Jones, Comptroller Darlene Green and Board of Aldermen President Lewis Reed all voted for the bill, which the Board of Aldermen preliminarily approved on July 13. It now goes back to the Board of Aldermen for final approval. Jones promised to sign the bill, in spite of her concerns about it.
During a meeting of the estimate board on July 16, neither Jones nor Green would offer a second to Reed’s motion to approve the bill. It has remained stalled since then.
“We’ve wasted enough time with President Reed,” the mayor said in a news conference after the estimate board meeting. “We have tried over and over and over again to work with him. And he refused to change one word. And the people of St. Louis can’t wait any longer.”
During that news conference, a reporter asked what could be done to ease challenges and squabbles such as this one.
“I think you should ask President Reed that. I have come into this office with a willingness to work with everyone,” Jones asserted.
Reed said the $33 million would provide money for needy businesses on the streets of north St. Louis. The American Rescue Plan provides broad latitude for municipalities to make up lost revenue. He said President Joe Biden had talked about the importance of going into areas that had been economically depressed.
“The recovery in those areas would be a much steeper recovery and a much longer recovery,” Reed said. It’s important to put those dollars to work to stabilize those areas, he emphasized, noting that the mayor of Detroit had done the exact same thing.
Reed said that an auditor had looked at the St. Louis documents and said those expenditures would be acceptable.
Jim Brown, an attorney for the city, said that the final rule guiding how the American Rescue Plan Act money was spent would probably say that the money couldn’t be used for general economic development.
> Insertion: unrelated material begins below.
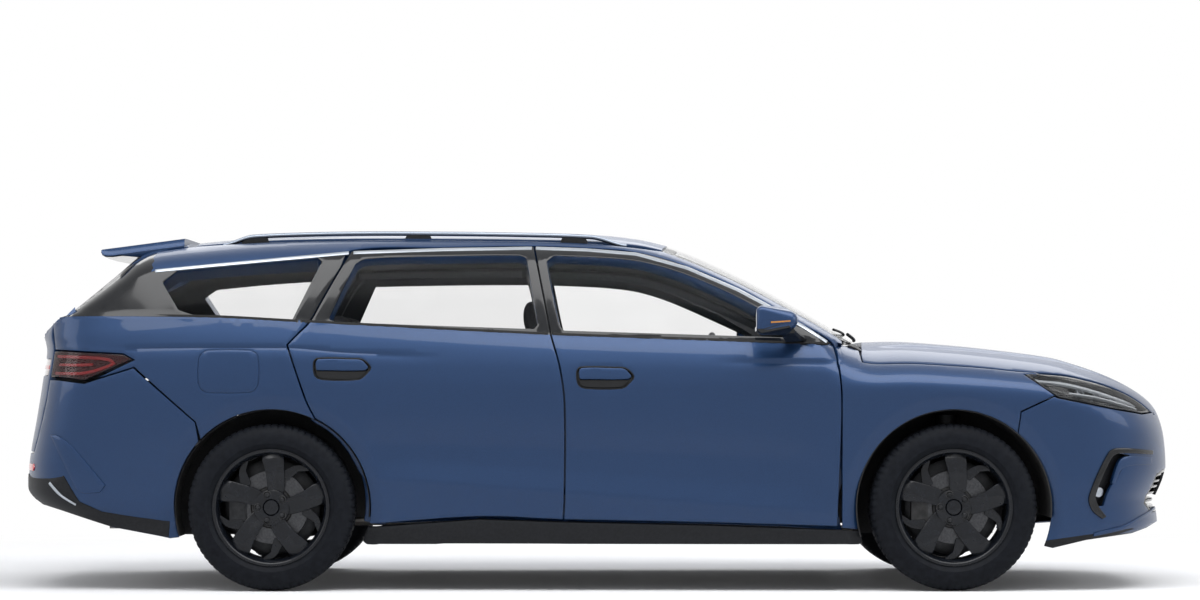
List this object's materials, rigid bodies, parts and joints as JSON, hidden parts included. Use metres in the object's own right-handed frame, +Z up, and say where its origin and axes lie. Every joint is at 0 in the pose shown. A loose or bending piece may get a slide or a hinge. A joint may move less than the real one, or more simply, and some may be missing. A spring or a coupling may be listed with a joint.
{
  "type": "station wagon",
  "caption": "Five-door station wagon with steered front wheels, opening doors, bonnet, tailgate and charging flap, seats, dashboard and roof rails.",
  "frame": {"origin": "on the ground, under the middle of the car's outline", "axes": "+X forward, +Y to the car's left, +Z up"},
  "size_m": [4.84, 2.1074, 1.505],
  "materials": {
    "blue_paint": "metallic blue paint",
    "black_trim": "black textured plastic",
    "gloss_black": "gloss black",
    "clear_glass": "lightly tinted glass",
    "dark_glass": "dark tinted glass",
    "lamp_clear": "clear lamp cover",
    "lamp_red": "red lamp cover",
    "steel": "plain steel",
    "cast": "dark castings",
    "underbody": "dark underbody coating",
    "alloy_black": "gloss black painted alloy",
    "rubber": "black rubber",
    "seat_cloth": "dark woven cloth",
    "cabin_plastic": "dark soft-touch plastic"
  },
  "bodies": {
    "body": {"body_sides": "blue_paint", "roof": "blue_paint", "roof_rails": "blue_paint", "front_wings": "blue_paint", "front_bumper": "blue_paint", "rear_bumper": "blue_paint", "grille": "gloss_black", "headlamps": "lamp_clear", "tail_lamps": "lamp_red", "windscreen": "clear_glass", "cowl": "black_trim", "quarter_windows": "dark_glass", "sill_covers": "black_trim", "floor_pan": "underbody", "arch_liners": "black_trim", "engine": "cast", "front_suspension": "cast", "rear_axle": "cast", "exhaust": "steel", "front_seats": "seat_cloth", "rear_seat": "seat_cloth", "dashboard": "cabin_plastic"},
    "knuckle_left": {"knuckle_left": "cast"},
    "knuckle_right": {"knuckle_right": "cast"},
    "front_left_wheel": {"tyre_front_left": "rubber", "wheel_front_left": "alloy_black"},
    "front_right_wheel": {"tyre_front_right": "rubber", "wheel_front_right": "alloy_black"},
    "rear_left_wheel": {"tyre_rear_left": "rubber", "wheel_rear_left": "alloy_black"},
    "rear_right_wheel": {"tyre_rear_right": "rubber", "wheel_rear_right": "alloy_black"},
    "steering_wheel": {"steering_wheel": "cabin_plastic"},
    "bonnet": {"bonnet": "blue_paint"},
    "charging_flap": {"fuel_flap": "blue_paint"},
    "left_front_door": {"front_door_left": "blue_paint", "front_window_left": "clear_glass", "mirror_left": "blue_paint"},
    "right_front_door": {"front_door_right": "blue_paint", "front_window_right": "clear_glass", "mirror_right": "blue_paint"},
    "left_rear_door": {"rear_door_left": "blue_paint", "rear_window_left": "dark_glass"},
    "right_rear_door": {"rear_door_right": "blue_paint", "rear_window_right": "dark_glass"},
    "tailgate": {"tailgate": "blue_paint", "tailgate_window": "dark_glass", "tailgate_spoiler": "blue_paint", "tailgate_lamp": "lamp_red"}
  },
  "joints": [
    {"name": "steer_left", "type": "hinge", "parent": "body", "child": "knuckle_left", "pos_m": [1.445, 0.81, 0.341], "axis": [0, 0, 1], "range_deg": [-34, 34]},
    {"name": "steer_right", "type": "hinge", "parent": "body", "child": "knuckle_right", "pos_m": [1.445, -0.81, 0.341], "axis": [0, 0, 1], "range_deg": [-34, 34]},
    {"name": "steering_wheel_turn", "type": "hinge", "parent": "body", "child": "steering_wheel", "pos_m": [0.43, 0.37, 0.905], "axis": [-0.9135, 0, 0.4067], "range_deg": [-476, 476]},
    {"name": "spin_front_left", "type": "hinge", "parent": "knuckle_left", "child": "front_left_wheel", "pos_m": [1.445, 0.81, 0.341], "axis": [0, 1, 0], "continuous": true},
    {"name": "spin_front_right", "type": "hinge", "parent": "knuckle_right", "child": "front_right_wheel", "pos_m": [1.445, -0.81, 0.341], "axis": [0, 1, 0], "continuous": true},
    {"name": "spin_rear_left", "type": "hinge", "parent": "body", "child": "rear_left_wheel", "pos_m": [-1.345, 0.81, 0.341], "axis": [0, 1, 0], "continuous": true},
    {"name": "spin_rear_right", "type": "hinge", "parent": "body", "child": "rear_right_wheel", "pos_m": [-1.345, -0.81, 0.341], "axis": [0, 1, 0], "continuous": true},
    {"name": "left_front_door_hinge", "type": "hinge", "parent": "body", "child": "left_front_door", "pos_m": [0.982, 0.94, 0.7], "axis": [0, 0, -1], "range_deg": [0, 66]},
    {"name": "right_front_door_hinge", "type": "hinge", "parent": "body", "child": "right_front_door", "pos_m": [0.982, -0.94, 0.7], "axis": [0, 0, 1], "range_deg": [0, 66]},
    {"name": "left_rear_door_hinge", "type": "hinge", "parent": "body", "child": "left_rear_door", "pos_m": [-0.149, 0.94, 0.7], "axis": [0, 0, -1], "range_deg": [0, 68]},
    {"name": "right_rear_door_hinge", "type": "hinge", "parent": "body", "child": "right_rear_door", "pos_m": [-0.149, -0.94, 0.7], "axis": [0, 0, 1], "range_deg": [0, 68]},
    {"name": "bonnet_hinge", "type": "hinge", "parent": "body", "child": "bonnet", "pos_m": [1.062, 0, 1.031], "axis": [0, -1, 0], "range_deg": [0, 50]},
    {"name": "tailgate_hinge", "type": "hinge", "parent": "body", "child": "tailgate", "pos_m": [-1.693, 0, 1.452], "axis": [0, 1, 0], "range_deg": [0, 78]},
    {"name": "flap_hinge", "type": "hinge", "parent": "body", "child": "charging_flap", "pos_m": [-1.394, -0.938, 0.897], "axis": [0, 0, 1], "range_deg": [0, 85]}
  ],
  "couplings": [
    {"joint": "steer_right", "follows": "steer_left", "ratio": 1},
    {"joint": "steering_wheel_turn", "follows": "steer_left", "ratio": 14}
  ]
}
“Recipients must demonstrate that the funding is for the economic impact of COVID-19, of the COVID-19 related emergency only,” Brown said, quoting a government document.
“If they did a callback in three years, where are you going to find that money?” Brown asked. “You’ll have to go do something else or take it out of general revenues.”
Reed brought lawyer Elkin Kistner to the Zoom meeting to talk about an opinion he had written saying that the $33 million for North Side economic empowerment was acceptable. But Kistner was not allowed to speak, because he doesn’t work for the city.